The night Mom died, both Nanci and I wrote letters to our oldest daughter Karina, who was then two-and-a-half and who loved my Mom and connected with her in a way that defies words. (She spent every Monday with Mom at her place, the house I grew up in, and it was the highlight of Karina's week; Mom would read to her Bible stories and kids books and play with her hour after hour, with complete delight.)
Here's what I wrote:
My dearest Karina,
I’ve just read your mother’s letter to you about Grandma Alcorn. It’s now 3:30 a.m., a funny time to be writing you. But I’ve been home from Grandpa’s just a little while.
As soon as I came home, about 3:00, I went right to your bedroom to wake you up. I thought you should know Grandma had died. You were so tired, and your eyes kept rolling back as I sat you up in my lap. Finally I knew you were awake, and I asked you, “Karina, do you know where Grandma Alcorn is right now?”
I was sure the answer would be “no.” Or maybe you’d say “in bed” since Grandma has been on her sickbed several months. But immediately, without any hesitation, you smiled and said, “Yes, Daddy—she’s in Heaven.”
A wave of electricity went through me. You knew with absolute certainty. There wasn’t a hesitation or a doubt. Maybe Jesus whispered it to you in your sleep. Perhaps He let Grandma send a special message to you from Heaven. But in any case, you knew exactly where Grandma was.For several minutes I hugged you tight on your bed, and cried very hard. Everything your mom said in her letter about Grandma was true. You always had the most special times when you were with her.
I, too, ache because you had so little time together. Yet I marvel at how close you were in that time. If Grandma sees you as you grow up (I suspect the Lord will let her), she will be so proud. More than anything she would want you to love Jesus with all your heart, and to serve Him always.
Karina, you are God’s gift to me. I love you and your baby sister more than any father has ever loved his daughters. I pray that you and Angela will grow up to be as wonderful as your mom and your grandma.

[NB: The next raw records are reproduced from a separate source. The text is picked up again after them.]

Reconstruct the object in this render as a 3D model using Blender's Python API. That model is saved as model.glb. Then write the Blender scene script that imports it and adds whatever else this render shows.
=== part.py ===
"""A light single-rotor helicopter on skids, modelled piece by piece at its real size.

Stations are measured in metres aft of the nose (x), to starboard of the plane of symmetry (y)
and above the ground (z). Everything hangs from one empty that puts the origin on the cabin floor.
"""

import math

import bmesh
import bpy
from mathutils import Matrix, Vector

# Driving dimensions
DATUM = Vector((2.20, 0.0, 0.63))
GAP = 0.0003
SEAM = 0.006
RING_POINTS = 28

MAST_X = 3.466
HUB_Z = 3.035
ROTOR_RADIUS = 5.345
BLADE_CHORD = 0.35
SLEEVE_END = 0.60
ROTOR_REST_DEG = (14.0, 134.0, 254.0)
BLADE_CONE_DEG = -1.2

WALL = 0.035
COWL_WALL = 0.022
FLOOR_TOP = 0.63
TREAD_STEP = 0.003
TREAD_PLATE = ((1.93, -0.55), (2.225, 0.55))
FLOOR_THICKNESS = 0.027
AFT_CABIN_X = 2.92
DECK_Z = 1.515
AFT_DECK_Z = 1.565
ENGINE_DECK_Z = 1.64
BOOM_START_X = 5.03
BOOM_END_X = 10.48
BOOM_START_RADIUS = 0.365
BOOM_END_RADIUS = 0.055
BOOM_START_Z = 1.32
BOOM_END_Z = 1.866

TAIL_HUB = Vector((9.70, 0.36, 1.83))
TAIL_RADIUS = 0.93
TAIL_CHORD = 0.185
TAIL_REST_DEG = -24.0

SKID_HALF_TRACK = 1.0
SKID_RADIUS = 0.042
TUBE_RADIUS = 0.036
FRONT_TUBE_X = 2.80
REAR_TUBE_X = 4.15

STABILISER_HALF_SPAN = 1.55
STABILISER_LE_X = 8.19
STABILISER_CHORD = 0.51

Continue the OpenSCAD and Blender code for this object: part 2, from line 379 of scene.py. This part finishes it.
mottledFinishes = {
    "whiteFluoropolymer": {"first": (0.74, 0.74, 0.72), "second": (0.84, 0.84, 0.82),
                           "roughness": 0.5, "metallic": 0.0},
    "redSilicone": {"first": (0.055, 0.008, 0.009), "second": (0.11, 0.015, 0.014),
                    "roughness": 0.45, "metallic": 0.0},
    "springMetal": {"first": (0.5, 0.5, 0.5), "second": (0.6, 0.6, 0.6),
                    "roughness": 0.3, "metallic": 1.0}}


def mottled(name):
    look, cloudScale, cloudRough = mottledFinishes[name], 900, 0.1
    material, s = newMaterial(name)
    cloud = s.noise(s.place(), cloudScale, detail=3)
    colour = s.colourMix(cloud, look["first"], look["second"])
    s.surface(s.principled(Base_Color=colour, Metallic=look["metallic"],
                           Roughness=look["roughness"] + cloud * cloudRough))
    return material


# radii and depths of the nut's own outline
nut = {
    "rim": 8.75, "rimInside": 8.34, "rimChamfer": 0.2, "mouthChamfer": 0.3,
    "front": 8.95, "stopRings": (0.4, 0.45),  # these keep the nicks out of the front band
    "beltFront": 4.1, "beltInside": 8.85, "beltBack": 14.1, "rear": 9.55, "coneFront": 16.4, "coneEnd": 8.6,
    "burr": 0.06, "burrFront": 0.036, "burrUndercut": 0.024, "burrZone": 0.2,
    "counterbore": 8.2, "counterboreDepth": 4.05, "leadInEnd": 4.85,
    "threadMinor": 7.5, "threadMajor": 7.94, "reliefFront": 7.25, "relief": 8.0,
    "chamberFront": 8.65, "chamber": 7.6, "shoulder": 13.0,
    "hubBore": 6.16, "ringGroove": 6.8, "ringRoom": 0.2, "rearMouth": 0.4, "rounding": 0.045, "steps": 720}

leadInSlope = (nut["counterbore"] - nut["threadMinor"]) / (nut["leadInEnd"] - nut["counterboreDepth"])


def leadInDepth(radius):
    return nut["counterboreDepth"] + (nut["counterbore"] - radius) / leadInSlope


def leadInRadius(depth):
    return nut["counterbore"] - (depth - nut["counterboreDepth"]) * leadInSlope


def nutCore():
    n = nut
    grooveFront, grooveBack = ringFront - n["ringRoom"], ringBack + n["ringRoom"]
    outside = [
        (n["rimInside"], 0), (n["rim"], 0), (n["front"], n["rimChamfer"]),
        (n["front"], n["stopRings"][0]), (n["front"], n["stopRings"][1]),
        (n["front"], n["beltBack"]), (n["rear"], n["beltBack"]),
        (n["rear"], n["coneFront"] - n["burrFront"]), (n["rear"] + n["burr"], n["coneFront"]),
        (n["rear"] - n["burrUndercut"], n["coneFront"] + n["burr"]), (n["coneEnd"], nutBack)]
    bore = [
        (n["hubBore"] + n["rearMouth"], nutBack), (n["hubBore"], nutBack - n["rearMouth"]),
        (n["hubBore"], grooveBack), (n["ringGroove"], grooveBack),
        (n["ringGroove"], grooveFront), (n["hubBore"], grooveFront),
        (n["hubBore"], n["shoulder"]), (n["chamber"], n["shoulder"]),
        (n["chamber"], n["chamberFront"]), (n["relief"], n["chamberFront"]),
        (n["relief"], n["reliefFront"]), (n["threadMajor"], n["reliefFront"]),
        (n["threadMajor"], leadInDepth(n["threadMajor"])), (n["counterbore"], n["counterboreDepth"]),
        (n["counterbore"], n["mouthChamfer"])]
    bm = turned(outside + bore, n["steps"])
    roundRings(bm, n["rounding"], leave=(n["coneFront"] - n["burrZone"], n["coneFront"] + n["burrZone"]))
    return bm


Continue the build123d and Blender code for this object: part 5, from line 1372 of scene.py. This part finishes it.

As I write these things, tears are flowing down my face. How thankful I am to our loving God for giving me such a special family.
I love you, sweetheart.
Daddy
I’ll never forget the smile on Karina’s face at 3:00 a.m. that dark night when I woke her up to give her what you’d think would have been devastating news. But Karina immediately and accurately grasped something few people do—that she had every reason to be happy for her grandmother. She was not smiling because she didn’t understand. She was smiling precisely because she did understand.
She knew her grandmother was with the Person she was made for in the place she was made for. Karina literally believed—not just in her head but in her heart—everything we’d told her about Heaven.
Though she would miss her grandmother greatly, she understood that this wasn’t the end of their relationship, but only an interruption. She knew her grandmother was in Heaven, and that she would one day join her there.
Thank you for everything, Mom. I can't imagine having had a better Mom than you. I so look forward to seeing you again in that place where our gracious God will wipe away the tears from every eye.